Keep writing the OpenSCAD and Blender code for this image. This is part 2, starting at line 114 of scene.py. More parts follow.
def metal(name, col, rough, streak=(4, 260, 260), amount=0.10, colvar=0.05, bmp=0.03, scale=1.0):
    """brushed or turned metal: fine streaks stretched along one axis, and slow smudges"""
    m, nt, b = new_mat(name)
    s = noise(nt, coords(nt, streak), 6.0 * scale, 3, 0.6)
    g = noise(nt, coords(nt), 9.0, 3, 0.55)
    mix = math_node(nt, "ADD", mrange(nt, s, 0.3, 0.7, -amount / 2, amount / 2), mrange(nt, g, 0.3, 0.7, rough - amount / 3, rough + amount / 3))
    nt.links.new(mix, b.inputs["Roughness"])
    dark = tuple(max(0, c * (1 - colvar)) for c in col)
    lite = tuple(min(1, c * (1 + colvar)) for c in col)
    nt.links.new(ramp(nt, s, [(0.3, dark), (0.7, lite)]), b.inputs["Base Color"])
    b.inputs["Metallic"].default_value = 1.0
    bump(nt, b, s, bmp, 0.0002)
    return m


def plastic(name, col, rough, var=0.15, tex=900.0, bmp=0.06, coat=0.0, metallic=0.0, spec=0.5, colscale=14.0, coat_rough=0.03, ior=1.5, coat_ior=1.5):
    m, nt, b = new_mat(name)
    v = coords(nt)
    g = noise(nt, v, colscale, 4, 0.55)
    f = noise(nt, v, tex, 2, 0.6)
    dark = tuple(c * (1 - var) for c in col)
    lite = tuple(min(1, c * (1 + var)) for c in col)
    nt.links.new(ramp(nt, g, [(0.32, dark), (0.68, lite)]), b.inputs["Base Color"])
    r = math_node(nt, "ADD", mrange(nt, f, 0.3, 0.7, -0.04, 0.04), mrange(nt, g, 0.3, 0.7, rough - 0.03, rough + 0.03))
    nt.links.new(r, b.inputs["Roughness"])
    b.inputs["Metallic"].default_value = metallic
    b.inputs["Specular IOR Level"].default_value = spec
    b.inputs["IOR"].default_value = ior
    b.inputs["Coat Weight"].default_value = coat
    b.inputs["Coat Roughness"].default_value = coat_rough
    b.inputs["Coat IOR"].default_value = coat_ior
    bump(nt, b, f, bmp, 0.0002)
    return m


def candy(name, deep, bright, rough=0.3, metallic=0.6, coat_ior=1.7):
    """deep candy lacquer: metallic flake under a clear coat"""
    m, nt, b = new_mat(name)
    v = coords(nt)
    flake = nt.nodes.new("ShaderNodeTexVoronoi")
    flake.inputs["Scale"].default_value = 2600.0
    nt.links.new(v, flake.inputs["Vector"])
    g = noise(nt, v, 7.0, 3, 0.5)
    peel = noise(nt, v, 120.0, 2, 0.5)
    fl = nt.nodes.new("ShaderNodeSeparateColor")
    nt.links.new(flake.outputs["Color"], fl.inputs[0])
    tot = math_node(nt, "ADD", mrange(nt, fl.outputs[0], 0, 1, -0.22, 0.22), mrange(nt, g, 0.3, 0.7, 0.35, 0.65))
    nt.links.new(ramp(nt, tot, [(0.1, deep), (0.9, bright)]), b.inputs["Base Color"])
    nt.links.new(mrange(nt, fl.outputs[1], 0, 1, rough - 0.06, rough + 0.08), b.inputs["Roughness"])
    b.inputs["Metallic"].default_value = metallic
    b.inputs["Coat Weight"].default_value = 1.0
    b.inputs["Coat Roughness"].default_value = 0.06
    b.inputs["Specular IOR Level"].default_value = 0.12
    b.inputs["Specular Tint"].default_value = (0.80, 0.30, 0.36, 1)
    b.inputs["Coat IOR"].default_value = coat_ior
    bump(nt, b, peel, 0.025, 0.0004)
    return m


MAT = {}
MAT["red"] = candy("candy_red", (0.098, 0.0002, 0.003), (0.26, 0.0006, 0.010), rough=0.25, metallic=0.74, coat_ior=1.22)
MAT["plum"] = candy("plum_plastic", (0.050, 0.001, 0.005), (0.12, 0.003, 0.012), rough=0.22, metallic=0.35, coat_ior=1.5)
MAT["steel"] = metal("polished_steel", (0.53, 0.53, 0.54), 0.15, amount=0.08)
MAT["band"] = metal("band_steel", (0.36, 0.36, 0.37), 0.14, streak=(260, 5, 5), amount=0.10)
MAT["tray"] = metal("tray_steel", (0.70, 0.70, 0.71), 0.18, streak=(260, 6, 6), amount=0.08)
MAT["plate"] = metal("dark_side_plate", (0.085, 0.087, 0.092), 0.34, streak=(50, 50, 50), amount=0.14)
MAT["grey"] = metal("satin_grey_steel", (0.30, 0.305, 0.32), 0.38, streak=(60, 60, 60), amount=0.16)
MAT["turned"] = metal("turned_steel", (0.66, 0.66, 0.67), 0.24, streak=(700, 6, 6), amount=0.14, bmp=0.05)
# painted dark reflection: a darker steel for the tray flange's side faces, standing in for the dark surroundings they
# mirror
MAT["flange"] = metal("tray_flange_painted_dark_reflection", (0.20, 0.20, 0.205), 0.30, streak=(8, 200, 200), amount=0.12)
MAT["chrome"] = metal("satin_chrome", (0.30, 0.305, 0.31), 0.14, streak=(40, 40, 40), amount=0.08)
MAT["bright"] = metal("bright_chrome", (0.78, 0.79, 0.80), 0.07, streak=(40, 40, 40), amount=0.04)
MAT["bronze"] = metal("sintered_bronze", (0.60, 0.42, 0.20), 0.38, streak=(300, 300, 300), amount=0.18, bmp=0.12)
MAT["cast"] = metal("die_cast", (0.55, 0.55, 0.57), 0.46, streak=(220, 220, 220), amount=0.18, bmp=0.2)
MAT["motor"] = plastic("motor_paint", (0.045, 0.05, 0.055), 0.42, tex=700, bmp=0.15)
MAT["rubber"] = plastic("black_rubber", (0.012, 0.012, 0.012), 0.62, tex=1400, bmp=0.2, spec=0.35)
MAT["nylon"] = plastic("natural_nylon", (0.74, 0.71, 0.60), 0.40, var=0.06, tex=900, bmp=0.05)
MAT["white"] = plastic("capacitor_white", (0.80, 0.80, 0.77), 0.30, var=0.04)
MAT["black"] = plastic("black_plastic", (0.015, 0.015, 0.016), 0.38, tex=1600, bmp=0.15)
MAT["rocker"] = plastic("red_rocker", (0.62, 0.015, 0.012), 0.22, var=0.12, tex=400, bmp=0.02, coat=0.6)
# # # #
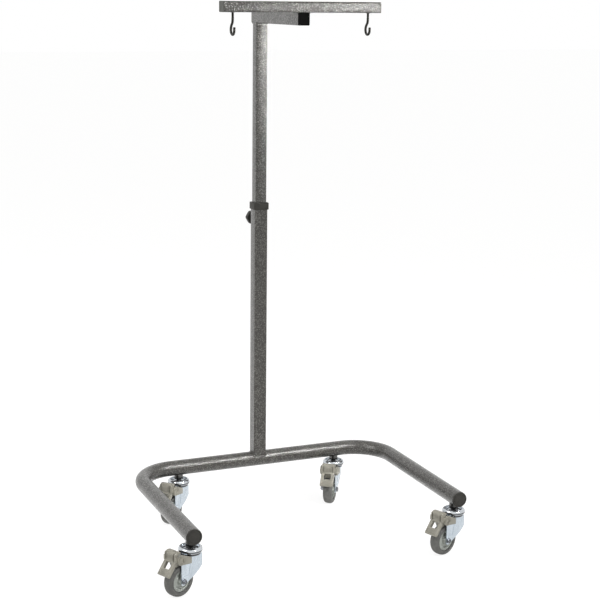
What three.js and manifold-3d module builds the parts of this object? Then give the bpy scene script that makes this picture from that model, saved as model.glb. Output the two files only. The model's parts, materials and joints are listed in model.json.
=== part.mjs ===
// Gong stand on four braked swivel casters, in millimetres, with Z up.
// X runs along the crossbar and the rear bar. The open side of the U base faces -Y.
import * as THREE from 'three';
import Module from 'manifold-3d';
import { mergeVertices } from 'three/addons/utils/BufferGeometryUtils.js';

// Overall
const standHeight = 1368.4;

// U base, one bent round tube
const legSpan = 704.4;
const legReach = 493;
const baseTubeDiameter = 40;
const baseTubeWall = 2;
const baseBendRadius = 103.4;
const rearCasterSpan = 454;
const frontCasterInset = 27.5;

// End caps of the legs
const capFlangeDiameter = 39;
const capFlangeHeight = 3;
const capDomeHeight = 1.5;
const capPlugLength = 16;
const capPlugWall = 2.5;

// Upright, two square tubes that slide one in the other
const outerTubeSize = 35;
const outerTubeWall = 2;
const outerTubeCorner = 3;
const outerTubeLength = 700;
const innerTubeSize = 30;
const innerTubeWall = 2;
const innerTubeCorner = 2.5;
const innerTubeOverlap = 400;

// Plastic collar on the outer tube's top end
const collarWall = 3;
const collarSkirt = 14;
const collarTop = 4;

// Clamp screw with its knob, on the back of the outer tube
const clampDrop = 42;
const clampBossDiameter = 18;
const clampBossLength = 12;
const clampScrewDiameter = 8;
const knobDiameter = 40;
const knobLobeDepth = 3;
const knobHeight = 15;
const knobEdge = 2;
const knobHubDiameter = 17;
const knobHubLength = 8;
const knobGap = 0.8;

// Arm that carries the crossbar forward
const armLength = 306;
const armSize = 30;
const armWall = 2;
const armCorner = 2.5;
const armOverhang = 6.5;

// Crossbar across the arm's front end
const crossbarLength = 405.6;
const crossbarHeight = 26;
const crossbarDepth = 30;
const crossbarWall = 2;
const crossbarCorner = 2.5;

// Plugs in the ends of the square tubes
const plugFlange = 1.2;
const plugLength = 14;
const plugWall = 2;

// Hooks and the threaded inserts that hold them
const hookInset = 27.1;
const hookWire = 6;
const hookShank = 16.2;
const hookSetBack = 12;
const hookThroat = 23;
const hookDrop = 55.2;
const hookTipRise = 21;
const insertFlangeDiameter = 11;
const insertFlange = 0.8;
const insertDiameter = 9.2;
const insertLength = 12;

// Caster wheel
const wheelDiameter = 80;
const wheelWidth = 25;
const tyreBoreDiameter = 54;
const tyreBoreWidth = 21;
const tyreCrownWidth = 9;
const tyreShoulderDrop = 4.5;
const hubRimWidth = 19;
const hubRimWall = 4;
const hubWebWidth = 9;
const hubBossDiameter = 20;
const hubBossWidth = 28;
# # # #
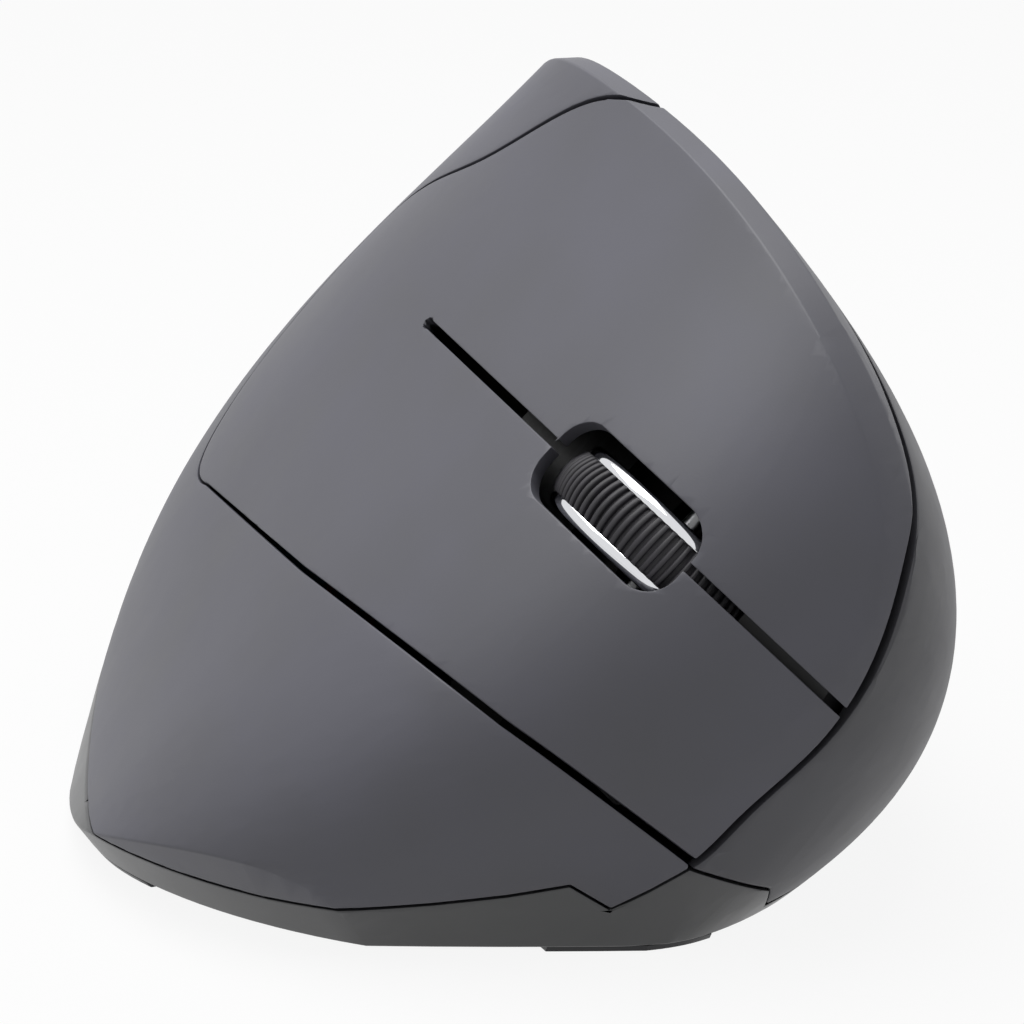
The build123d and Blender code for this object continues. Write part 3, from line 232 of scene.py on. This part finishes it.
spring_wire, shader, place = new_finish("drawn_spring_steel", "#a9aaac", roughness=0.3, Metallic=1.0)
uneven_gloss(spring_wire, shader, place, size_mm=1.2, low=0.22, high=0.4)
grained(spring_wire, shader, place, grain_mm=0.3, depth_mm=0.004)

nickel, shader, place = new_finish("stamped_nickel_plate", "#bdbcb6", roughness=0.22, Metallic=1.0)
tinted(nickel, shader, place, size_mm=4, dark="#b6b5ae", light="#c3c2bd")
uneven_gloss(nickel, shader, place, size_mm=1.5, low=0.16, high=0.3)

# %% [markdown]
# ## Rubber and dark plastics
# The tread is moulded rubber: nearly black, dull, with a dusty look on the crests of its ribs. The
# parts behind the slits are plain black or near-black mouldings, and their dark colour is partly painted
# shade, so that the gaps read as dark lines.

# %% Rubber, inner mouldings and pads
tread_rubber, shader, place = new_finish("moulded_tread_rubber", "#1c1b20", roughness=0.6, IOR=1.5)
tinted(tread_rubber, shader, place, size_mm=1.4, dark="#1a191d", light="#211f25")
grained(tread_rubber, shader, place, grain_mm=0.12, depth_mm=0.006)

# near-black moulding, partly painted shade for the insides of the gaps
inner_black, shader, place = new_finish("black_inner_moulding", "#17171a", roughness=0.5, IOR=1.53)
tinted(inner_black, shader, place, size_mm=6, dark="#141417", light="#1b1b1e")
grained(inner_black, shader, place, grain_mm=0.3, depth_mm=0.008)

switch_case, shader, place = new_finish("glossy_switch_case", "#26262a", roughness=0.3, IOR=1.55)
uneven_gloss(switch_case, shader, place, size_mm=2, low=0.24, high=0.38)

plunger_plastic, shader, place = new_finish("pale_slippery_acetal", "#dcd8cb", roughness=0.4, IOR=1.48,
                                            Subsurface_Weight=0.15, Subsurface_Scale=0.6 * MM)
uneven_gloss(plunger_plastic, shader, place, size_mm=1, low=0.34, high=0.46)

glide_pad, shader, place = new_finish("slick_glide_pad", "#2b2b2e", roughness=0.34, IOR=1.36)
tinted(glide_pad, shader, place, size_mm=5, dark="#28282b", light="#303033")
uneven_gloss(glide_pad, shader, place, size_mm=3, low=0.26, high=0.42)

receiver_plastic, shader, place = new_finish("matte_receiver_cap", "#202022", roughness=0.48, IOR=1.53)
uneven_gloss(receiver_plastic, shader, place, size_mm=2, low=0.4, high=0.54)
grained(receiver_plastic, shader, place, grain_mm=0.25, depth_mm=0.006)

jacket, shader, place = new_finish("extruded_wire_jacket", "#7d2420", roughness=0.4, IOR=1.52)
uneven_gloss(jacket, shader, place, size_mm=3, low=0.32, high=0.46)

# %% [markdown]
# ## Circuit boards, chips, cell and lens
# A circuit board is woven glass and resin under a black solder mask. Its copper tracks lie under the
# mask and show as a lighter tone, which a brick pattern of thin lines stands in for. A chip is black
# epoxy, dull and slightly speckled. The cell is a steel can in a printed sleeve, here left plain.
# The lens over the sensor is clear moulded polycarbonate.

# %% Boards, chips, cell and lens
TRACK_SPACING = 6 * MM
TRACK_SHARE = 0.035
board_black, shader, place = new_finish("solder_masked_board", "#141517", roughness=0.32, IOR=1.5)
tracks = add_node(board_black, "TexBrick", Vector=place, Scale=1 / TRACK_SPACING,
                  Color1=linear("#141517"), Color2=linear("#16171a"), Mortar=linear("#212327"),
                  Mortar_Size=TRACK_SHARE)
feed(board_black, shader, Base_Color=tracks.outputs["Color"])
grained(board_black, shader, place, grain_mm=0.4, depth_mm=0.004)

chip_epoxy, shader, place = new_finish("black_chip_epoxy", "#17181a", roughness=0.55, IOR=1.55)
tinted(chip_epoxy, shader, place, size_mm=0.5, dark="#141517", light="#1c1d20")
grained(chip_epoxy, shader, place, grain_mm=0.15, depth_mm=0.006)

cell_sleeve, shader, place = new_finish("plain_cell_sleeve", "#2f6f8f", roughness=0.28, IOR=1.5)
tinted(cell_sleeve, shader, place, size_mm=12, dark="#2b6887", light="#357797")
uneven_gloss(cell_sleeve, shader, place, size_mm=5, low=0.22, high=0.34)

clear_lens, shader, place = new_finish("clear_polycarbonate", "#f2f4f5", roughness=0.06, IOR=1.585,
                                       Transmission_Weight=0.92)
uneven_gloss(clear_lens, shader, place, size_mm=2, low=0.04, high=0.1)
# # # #
Above are the records; from them, give again exactly the lines from the one containing "The build123d and" to the one containing "place, grain_mm=0.3, depth_mm=0.008)", both lines included, and nothing more.

The build123d and Blender code for this object continues. Write part 3, from line 232 of scene.py on. This part finishes it.
spring_wire, shader, place = new_finish("drawn_spring_steel", "#a9aaac", roughness=0.3, Metallic=1.0)
uneven_gloss(spring_wire, shader, place, size_mm=1.2, low=0.22, high=0.4)
grained(spring_wire, shader, place, grain_mm=0.3, depth_mm=0.004)

nickel, shader, place = new_finish("stamped_nickel_plate", "#bdbcb6", roughness=0.22, Metallic=1.0)
tinted(nickel, shader, place, size_mm=4, dark="#b6b5ae", light="#c3c2bd")
uneven_gloss(nickel, shader, place, size_mm=1.5, low=0.16, high=0.3)

# %% [markdown]
# ## Rubber and dark plastics
# The tread is moulded rubber: nearly black, dull, with a dusty look on the crests of its ribs. The
# parts behind the slits are plain black or near-black mouldings, and their dark colour is partly painted
# shade, so that the gaps read as dark lines.

# %% Rubber, inner mouldings and pads
tread_rubber, shader, place = new_finish("moulded_tread_rubber", "#1c1b20", roughness=0.6, IOR=1.5)
tinted(tread_rubber, shader, place, size_mm=1.4, dark="#1a191d", light="#211f25")
grained(tread_rubber, shader, place, grain_mm=0.12, depth_mm=0.006)

# near-black moulding, partly painted shade for the insides of the gaps
inner_black, shader, place = new_finish("black_inner_moulding", "#17171a", roughness=0.5, IOR=1.53)
tinted(inner_black, shader, place, size_mm=6, dark="#141417", light="#1b1b1e")
grained(inner_black, shader, place, grain_mm=0.3, depth_mm=0.008)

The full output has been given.